»»

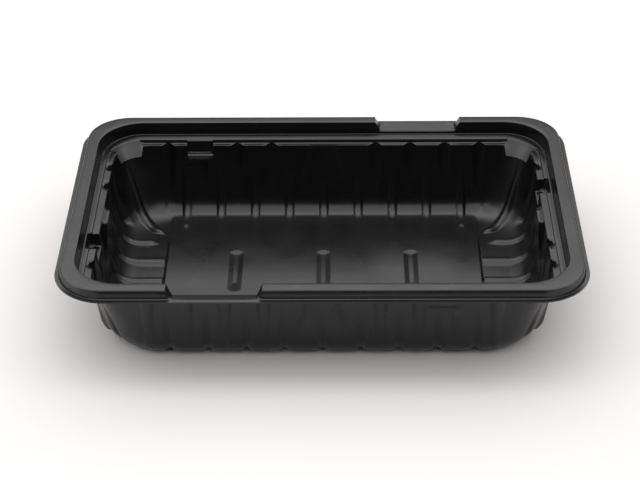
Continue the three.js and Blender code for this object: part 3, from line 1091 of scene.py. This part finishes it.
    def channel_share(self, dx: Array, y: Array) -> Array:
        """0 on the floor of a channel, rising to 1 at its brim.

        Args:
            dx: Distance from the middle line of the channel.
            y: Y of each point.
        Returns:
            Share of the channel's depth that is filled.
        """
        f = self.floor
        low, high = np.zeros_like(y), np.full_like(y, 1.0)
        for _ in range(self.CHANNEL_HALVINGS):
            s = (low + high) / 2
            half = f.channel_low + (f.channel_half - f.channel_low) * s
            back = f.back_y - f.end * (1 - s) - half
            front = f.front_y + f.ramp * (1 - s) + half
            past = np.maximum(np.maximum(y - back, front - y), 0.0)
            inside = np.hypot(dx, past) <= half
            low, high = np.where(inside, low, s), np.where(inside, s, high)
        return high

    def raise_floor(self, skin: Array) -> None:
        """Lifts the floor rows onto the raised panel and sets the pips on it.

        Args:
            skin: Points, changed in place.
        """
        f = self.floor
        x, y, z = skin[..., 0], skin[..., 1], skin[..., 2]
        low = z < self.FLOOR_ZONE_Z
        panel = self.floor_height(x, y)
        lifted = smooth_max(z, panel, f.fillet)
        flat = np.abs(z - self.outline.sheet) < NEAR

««

▶ _Written task_
Repeat the material word for word from its opening line up to and including the line containing "at its brim.".

▶ _Full output_
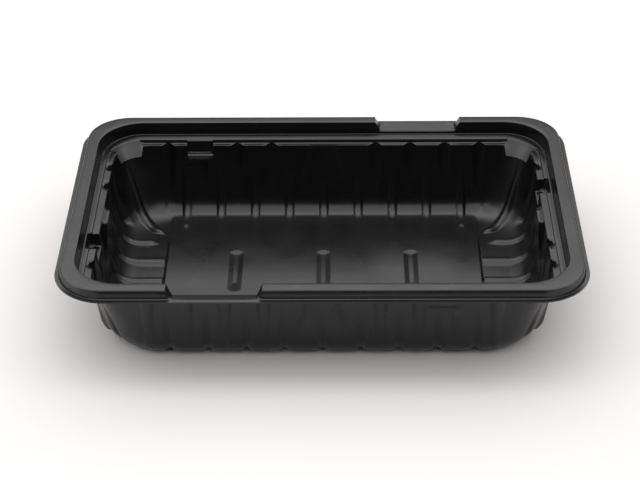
Continue the three.js and Blender code for this object: part 3, from line 1091 of scene.py. This part finishes it.
    def channel_share(self, dx: Array, y: Array) -> Array:
        """0 on the floor of a channel, rising to 1 at its brim.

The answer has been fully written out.